Коля.
По лицу потекло что-то теплое. Я с удивлением понял, что плачу.
Мы погрузили в обнаружившийся неподалеку совершенно целый «опель» Мартина и Вуду. Коля принялся ковыряться в охранной системе, бормоча себе под нос сложные ругательства с примесью украинской мовы, а я крикнул воякам:
– Шептуна! Шептуна ищите!
Они, очевидно, прекрасно знали, кто такой Шептун, и тут же бросились выполнять приказание. Я тем временем включил приемник в машине, и в салон ворвался голос диктора:
– … В районе Гомеля. Южнее Новозыбкова идут тяжелые оборонительные бои. По утверждению очевидцев из мирного населения, покинувших зону боев, немецкие войска применяют тяжелую полевую артиллерию и ковровое бомбометание…
Голос пропал в налетевшем шорохе помех. Я поморщился – туго забинтованное и залитое каким-то быстротвердеющим пластиком плечо тупо ныло. Что они там мне понавертели, любопытно знать? Двигатель завелся.
– Теперь куда? – спросил Коля. Тревожные события последних часов сделали его куда менее многословным.
Я все хотел спросить, нашла ли Маша покойника в подвале, но решил оставить это на потом.
– Пока ждем здесь. Мне нужен Шептун.
– Шептун так Шептун, – сказал Коля, достал из кармана что-то похожее на соевый батончик и принялся, чавкая, жевать.
Мартин и Вуду сидели сзади, обнявшись, что твои голубки. Хотя юмор был неуместен: Вуду явно не в порядке, ее пустые глаза меня пугали. Мартин тоже понимал это, мало того, по щекам у него катились слезы, и я сделал вид, что ничего не замечаю… Странно, но я в этой компании, если не считать Колю, выглядел наиболее спокойным. Втянулся, что ли?
В стекло с моей стороны настойчиво постучали. Я повернулся и увидел здоровяка из Службы Тьюринга. Как его, Лалич, Ладич?
– Что вам угодно? – спросил я, приоткрыв дверцу.
– Ну вы тут нашумели, – с оттенком уважения в голосе промолвил Лалич. – Слышали хоть, что в стране творится?
– В которой? – уточнил я.
– Во всех.
– Примерно… Ч-черт.
Это относилось не к Лаличу, а к Шептуну, которого только что вынесли на руках двое солдат. Они положили его на травку неподалеку от дома. Я выбрался из салона, бесцеремонно оттолкнув Лалича.
Шептун лежал навзничь, бессильно разбросав руки, и я с первого взгляда понял, что дело плохо. Солдаты топтались поодаль, пыхтя и вздыхая.

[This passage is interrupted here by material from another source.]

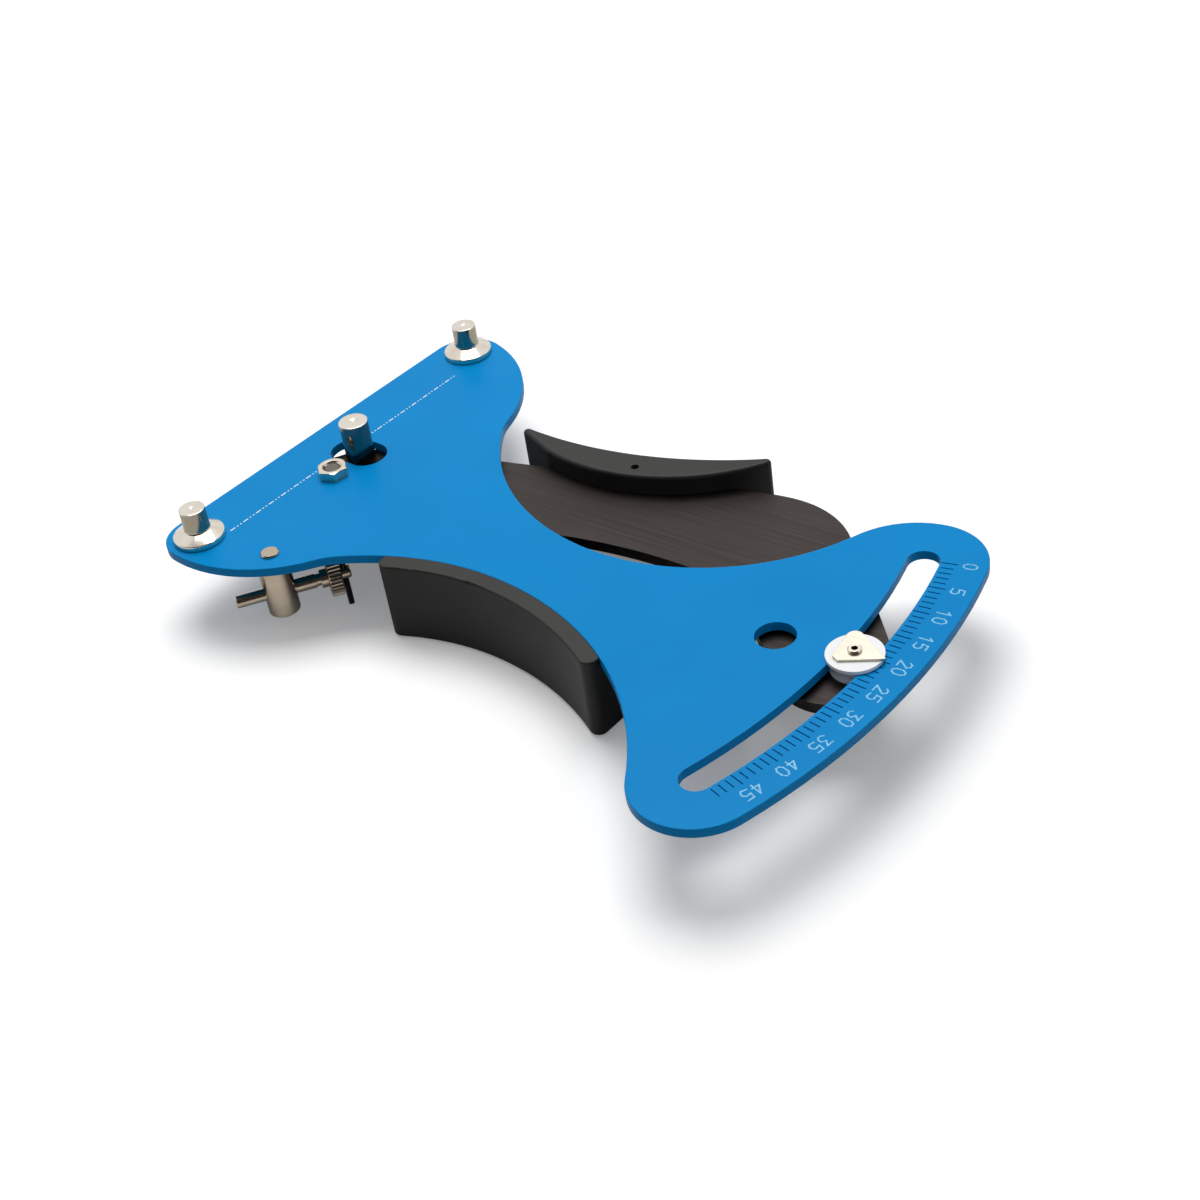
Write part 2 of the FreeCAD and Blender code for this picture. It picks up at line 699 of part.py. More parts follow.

– Может, доктора позвать? – спросил один.
– Не надо. Нужен специальный доктор. Коля! Коля! Гони за врачом! Ищи Мурзика своего или еще кого, только чтобы через пять минут он был здесь, ясно?
«Опель» с Мартином и Вуду уехал, а я запоздало подумал, что Вуду тоже, вполне возможно, нуждается в Мурзиковых услугах… Лишь бы не спрятался наш алхимик и не нажрался… А это еще кто?
Лалич, подошедший к нам, удивился не менее моего.
– Испепелю капища диавольские! – зычно разносилось над пожарищем, голос перекрывал редкие звуки выстрелов.
Отец Петр собственной персоной. В развевающейся рясе, борода набок, в руках – автомат. Бог ты мой, а я про него совсем забыл в суматохе! И планы же какие-то на него у меня имелись, и все такое прочее…
– Отец Петр! – позвал я.
Попик повертел головой, узнал меня, радостно заулыбался и поспешил к нам, смешно подбирая рясу и размахивая автоматом.
– А я так и думал, что вы не зря приехали! – заявил он, пожимая руки мне, солдатам и Лаличу, который, кажется, вовсе уж ничего не понимал. Потом заметил лежащего Шепа, пал на колени и пощупал пульс.
– Чуть живой, – озабоченно сказал отец Петр. – В больницу его надо.
– Сейчас доктор приедет.
Я тоже присел рядом. Глаза Шепа закатились под лоб, на щеке засохла струйка крови.
Поп затянул что-то свое, положив автомат возле Шепа, один из солдат неожиданно бухнулся на колени и тоже что-то забормотал.
На Бога я не надеялся, а надеялся только на Колю, каковой и появился самым чудесным образом. Он вылез из машины, волоча за собой трезвого, но упирающегося доктора Мурзилку.
– Вот он, доктор-то, – радостно сообщил Коля, встряхивая свой улов. – И ничего он не пьяный, доктор, и не мертвый! Спрятаться хотел, так я его слегка… того…
Мурзилка потер внушительный фонарь под глазом.